Steuerlicher Ansatz von Pflichtteilsansprüchen bei Betriebsvermögen

Mit Urteil des Bundesfinanzhofes (BFH) vom 22.07.2015 (Az. II R 12/14) hat dieser entschieden, dass ein vollständiger Abzug von Verbindlichkeiten für Pflichtteilsansprüche auch dann vorgenommen werden kann, wenn es sich bei dem erworbenen Vermögen um steuerlich begünstigtes Betriebsvermögen handelt.

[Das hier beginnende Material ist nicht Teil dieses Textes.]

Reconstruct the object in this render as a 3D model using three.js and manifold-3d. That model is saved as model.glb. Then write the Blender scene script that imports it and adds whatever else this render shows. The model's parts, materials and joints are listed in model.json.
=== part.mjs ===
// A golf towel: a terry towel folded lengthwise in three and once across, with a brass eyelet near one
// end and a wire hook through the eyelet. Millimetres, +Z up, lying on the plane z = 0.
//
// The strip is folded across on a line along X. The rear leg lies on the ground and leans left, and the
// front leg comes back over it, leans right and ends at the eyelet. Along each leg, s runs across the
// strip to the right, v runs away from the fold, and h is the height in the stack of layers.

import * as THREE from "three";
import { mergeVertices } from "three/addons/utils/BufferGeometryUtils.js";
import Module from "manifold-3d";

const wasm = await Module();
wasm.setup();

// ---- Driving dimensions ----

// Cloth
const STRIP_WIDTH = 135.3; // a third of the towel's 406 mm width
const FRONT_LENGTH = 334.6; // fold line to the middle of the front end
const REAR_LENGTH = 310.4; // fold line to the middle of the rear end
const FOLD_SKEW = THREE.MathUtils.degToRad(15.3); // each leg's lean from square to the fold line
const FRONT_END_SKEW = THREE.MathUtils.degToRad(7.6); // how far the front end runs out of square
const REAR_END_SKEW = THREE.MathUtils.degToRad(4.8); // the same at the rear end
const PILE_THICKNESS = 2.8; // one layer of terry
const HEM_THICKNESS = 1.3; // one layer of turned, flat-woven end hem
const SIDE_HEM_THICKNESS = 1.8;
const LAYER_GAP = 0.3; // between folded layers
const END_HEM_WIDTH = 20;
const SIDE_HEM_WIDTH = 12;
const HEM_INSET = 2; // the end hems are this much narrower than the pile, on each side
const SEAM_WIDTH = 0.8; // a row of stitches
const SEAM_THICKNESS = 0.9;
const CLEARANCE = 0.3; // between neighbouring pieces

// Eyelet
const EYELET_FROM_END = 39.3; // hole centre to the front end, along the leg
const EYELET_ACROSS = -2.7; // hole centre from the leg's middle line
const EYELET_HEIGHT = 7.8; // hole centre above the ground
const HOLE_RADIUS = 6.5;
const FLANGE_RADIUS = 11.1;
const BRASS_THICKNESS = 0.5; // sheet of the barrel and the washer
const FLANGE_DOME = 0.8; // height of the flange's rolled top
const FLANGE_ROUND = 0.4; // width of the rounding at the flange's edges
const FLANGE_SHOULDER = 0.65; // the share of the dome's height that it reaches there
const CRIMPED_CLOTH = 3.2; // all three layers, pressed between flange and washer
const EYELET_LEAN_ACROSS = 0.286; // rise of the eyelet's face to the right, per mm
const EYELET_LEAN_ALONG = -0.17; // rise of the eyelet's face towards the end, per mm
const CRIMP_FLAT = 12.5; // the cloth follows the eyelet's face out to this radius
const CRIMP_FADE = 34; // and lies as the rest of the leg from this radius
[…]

Bisher nahm die Finanzverwaltung an, dass Verpflichtungen zur Zahlung des geltend gemachten Pflichtteilsanspruches in solchen Fällen nicht vollständig abzugsfähig sind. Denn die Pflichtteilsansprüche seien, so die Ansicht der Finanzverwaltung, stets im wirtschaftlichen Zusammenhang mit den einzelnen durch den Erbfall erworbenen Vermögensgegenständen oder Vermögen zu sehen, so dass der Abzug der Pflichtteilslast der beschränkten Abzugsfähigkeit unterliegt, sofern begünstigtes Vermögen im Sinne des § 13a ErbStG erworben wurde (R E 10.10. Abs. 2 Erbschaftsteuerrichtlinie 2011). Die Verbindlichkeiten infolge des Pflichtteilsanspruches waren bisher somit nur anteilig abzugsfähig.

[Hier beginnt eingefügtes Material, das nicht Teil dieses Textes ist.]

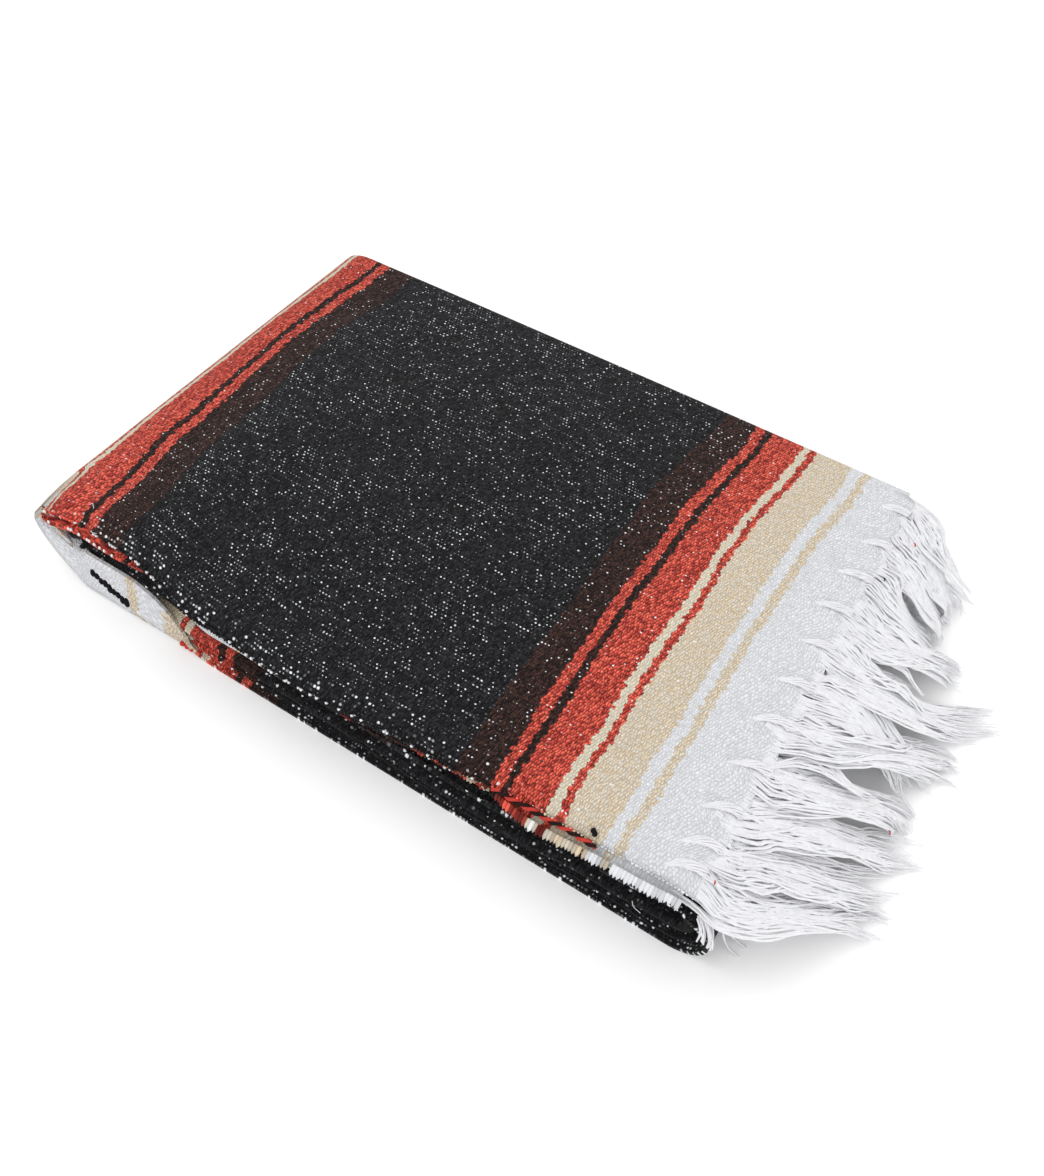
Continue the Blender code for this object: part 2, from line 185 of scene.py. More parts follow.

Nun hat der BFH mit Urteil vom 22.07.2015 ausgesprochen, dass ein wirtschaftlicher Zusammenhang zwischen Verbindlichkeiten und dem nach § 13a ErbStG befreiten Betriebsvermögen nur dann vorliegt, wenn die Verbindlichkeit zum Erwerb, zur Absicherung oder zur Erhaltung des jeweiligen Vermögens eingegangen worden ist (z.B. wenn der Erblasser ein Darlehen zum Kauf eines zum Nachlass gehörenden Grundstücks aufgenommen hat). Fehlt es an einem solchen konkreten Zusammenhang der Nachlassverbindlichkeit mit bestimmten zum Nachlass gehörenden Vermögensgegenständen oder Vermögen, wird ein wirtschaftlicher Zusammenhang nicht dadurch begründet, dass der Erbe zur Erfüllung des Pflichtteilsanspruchs als Verbindlichkeit verpflichtet ist. Der Pflichtteilsanspruch kann daher in voller Höhe als Nachlassverbindlichkeit angesetzt werden.